* Data:
---*---
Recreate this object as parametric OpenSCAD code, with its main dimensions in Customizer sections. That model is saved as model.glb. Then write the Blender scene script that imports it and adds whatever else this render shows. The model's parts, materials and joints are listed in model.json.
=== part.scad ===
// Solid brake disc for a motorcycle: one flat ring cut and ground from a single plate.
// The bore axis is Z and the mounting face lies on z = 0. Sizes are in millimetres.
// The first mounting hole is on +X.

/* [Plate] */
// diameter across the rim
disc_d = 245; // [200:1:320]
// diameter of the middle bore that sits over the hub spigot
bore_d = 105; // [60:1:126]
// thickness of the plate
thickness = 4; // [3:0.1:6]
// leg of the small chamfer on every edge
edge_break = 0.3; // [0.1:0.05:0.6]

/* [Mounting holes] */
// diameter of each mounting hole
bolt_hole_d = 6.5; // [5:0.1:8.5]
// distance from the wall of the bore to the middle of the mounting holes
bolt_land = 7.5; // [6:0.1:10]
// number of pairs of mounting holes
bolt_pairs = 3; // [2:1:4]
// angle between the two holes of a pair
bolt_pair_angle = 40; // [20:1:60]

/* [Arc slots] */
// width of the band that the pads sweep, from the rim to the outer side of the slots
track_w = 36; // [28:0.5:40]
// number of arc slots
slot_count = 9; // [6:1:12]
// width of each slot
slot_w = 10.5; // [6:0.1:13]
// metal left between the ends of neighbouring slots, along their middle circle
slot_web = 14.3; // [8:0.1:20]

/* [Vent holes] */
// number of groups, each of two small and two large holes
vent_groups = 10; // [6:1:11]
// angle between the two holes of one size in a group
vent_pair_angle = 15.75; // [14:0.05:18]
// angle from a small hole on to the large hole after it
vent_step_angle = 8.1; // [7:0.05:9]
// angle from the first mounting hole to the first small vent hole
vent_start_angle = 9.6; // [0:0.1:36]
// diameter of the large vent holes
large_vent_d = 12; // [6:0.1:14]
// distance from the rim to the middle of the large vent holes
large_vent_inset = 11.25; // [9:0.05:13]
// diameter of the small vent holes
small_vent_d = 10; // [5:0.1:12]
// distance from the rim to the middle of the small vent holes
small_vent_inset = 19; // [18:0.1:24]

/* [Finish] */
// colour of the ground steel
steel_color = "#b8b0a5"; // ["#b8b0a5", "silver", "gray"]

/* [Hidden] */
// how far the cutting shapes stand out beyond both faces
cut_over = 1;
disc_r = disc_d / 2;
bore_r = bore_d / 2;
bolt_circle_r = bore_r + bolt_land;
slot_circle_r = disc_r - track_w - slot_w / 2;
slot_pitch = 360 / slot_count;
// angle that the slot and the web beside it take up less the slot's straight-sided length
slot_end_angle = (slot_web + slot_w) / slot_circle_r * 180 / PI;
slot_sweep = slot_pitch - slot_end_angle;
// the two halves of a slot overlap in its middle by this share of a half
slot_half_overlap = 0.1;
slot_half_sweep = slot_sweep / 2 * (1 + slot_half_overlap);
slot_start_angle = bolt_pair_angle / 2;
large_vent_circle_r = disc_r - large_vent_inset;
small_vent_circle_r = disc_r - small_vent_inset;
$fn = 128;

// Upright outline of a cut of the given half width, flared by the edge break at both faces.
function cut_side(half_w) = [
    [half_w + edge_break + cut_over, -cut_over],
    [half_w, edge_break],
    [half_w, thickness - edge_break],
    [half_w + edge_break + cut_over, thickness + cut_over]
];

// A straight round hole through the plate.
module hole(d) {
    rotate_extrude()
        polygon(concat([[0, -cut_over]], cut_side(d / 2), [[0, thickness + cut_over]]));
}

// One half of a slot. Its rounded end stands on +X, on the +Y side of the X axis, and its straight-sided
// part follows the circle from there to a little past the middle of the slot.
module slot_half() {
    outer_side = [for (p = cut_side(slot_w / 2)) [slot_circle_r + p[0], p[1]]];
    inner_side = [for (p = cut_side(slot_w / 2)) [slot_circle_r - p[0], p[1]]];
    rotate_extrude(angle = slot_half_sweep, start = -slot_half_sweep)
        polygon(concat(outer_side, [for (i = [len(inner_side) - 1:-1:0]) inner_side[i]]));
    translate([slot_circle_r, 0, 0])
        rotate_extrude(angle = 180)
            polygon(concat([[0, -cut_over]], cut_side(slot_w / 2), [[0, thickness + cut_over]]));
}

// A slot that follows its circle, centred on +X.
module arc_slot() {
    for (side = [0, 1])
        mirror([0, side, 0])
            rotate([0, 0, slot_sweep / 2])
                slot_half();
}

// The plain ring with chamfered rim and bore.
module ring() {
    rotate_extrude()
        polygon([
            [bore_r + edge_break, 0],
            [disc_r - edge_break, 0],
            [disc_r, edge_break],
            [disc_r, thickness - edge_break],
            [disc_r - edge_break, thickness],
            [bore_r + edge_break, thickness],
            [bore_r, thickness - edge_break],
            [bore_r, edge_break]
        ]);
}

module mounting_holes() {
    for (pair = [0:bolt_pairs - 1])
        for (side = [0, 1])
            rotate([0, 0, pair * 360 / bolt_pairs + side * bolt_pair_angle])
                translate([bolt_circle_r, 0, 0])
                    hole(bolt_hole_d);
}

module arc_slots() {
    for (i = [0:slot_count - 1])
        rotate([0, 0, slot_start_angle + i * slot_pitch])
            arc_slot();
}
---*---
* Task goal: All of the data above should be transcribed exactly.

* The reply:
Recreate this object as parametric OpenSCAD code, with its main dimensions in Customizer sections. That model is saved as model.glb. Then write the Blender scene script that imports it and adds whatever else this render shows. The model's parts, materials and joints are listed in model.json.
=== part.scad ===
// Solid brake disc for a motorcycle: one flat ring cut and ground from a single plate.
// The bore axis is Z and the mounting face lies on z = 0. Sizes are in millimetres.
// The first mounting hole is on +X.

/* [Plate] */
// diameter across the rim
disc_d = 245; // [200:1:320]
// diameter of the middle bore that sits over the hub spigot
bore_d = 105; // [60:1:126]
// thickness of the plate
thickness = 4; // [3:0.1:6]
// leg of the small chamfer on every edge
edge_break = 0.3; // [0.1:0.05:0.6]

/* [Mounting holes] */
// diameter of each mounting hole
bolt_hole_d = 6.5; // [5:0.1:8.5]
// distance from the wall of the bore to the middle of the mounting holes
bolt_land = 7.5; // [6:0.1:10]
// number of pairs of mounting holes
bolt_pairs = 3; // [2:1:4]
// angle between the two holes of a pair
bolt_pair_angle = 40; // [20:1:60]

/* [Arc slots] */
// width of the band that the pads sweep, from the rim to the outer side of the slots
track_w = 36; // [28:0.5:40]
// number of arc slots
slot_count = 9; // [6:1:12]
// width of each slot
slot_w = 10.5; // [6:0.1:13]
// metal left between the ends of neighbouring slots, along their middle circle
slot_web = 14.3; // [8:0.1:20]

/* [Vent holes] */
// number of groups, each of two small and two large holes
vent_groups = 10; // [6:1:11]
// angle between the two holes of one size in a group
vent_pair_angle = 15.75; // [14:0.05:18]
// angle from a small hole on to the large hole after it
vent_step_angle = 8.1; // [7:0.05:9]
// angle from the first mounting hole to the first small vent hole
vent_start_angle = 9.6; // [0:0.1:36]
// diameter of the large vent holes
large_vent_d = 12; // [6:0.1:14]
// distance from the rim to the middle of the large vent holes
large_vent_inset = 11.25; // [9:0.05:13]
// diameter of the small vent holes
small_vent_d = 10; // [5:0.1:12]
// distance from the rim to the middle of the small vent holes
small_vent_inset = 19; // [18:0.1:24]

/* [Finish] */
// colour of the ground steel
steel_color = "#b8b0a5"; // ["#b8b0a5", "silver", "gray"]

/* [Hidden] */
// how far the cutting shapes stand out beyond both faces
cut_over = 1;
disc_r = disc_d / 2;
bore_r = bore_d / 2;
bolt_circle_r = bore_r + bolt_land;
slot_circle_r = disc_r - track_w - slot_w / 2;
slot_pitch = 360 / slot_count;
// angle that the slot and the web beside it take up less the slot's straight-sided length
slot_end_angle = (slot_web + slot_w) / slot_circle_r * 180 / PI;
slot_sweep = slot_pitch - slot_end_angle;
// the two halves of a slot overlap in its middle by this share of a half
slot_half_overlap = 0.1;
slot_half_sweep = slot_sweep / 2 * (1 + slot_half_overlap);
slot_start_angle = bolt_pair_angle / 2;
large_vent_circle_r = disc_r - large_vent_inset;
small_vent_circle_r = disc_r - small_vent_inset;
$fn = 128;

// Upright outline of a cut of the given half width, flared by the edge break at both faces.
function cut_side(half_w) = [
    [half_w + edge_break + cut_over, -cut_over],
    [half_w, edge_break],
    [half_w, thickness - edge_break],
    [half_w + edge_break + cut_over, thickness + cut_over]
];

// A straight round hole through the plate.
module hole(d) {
    rotate_extrude()
        polygon(concat([[0, -cut_over]], cut_side(d / 2), [[0, thickness + cut_over]]));
}

// One half of a slot. Its rounded end stands on +X, on the +Y side of the X axis, and its straight-sided
// part follows the circle from there to a little past the middle of the slot.
module slot_half() {
    outer_side = [for (p = cut_side(slot_w / 2)) [slot_circle_r + p[0], p[1]]];
    inner_side = [for (p = cut_side(slot_w / 2)) [slot_circle_r - p[0], p[1]]];
    rotate_extrude(angle = slot_half_sweep, start = -slot_half_sweep)
        polygon(concat(outer_side, [for (i = [len(inner_side) - 1:-1:0]) inner_side[i]]));
    translate([slot_circle_r, 0, 0])
        rotate_extrude(angle = 180)
            polygon(concat([[0, -cut_over]], cut_side(slot_w / 2), [[0, thickness + cut_over]]));
}

// A slot that follows its circle, centred on +X.
module arc_slot() {
    for (side = [0, 1])
        mirror([0, side, 0])
            rotate([0, 0, slot_sweep / 2])
                slot_half();
}

// The plain ring with chamfered rim and bore.
module ring() {
    rotate_extrude()
        polygon([
            [bore_r + edge_break, 0],
            [disc_r - edge_break, 0],
            [disc_r, edge_break],
            [disc_r, thickness - edge_break],
            [disc_r - edge_break, thickness],
            [bore_r + edge_break, thickness],
            [bore_r, thickness - edge_break],
            [bore_r, edge_break]
        ]);
}

module mounting_holes() {
    for (pair = [0:bolt_pairs - 1])
        for (side = [0, 1])
            rotate([0, 0, pair * 360 / bolt_pairs + side * bolt_pair_angle])
                translate([bolt_circle_r, 0, 0])
                    hole(bolt_hole_d);
}

module arc_slots() {
    for (i = [0:slot_count - 1])
        rotate([0, 0, slot_start_angle + i * slot_pitch])
            arc_slot();
}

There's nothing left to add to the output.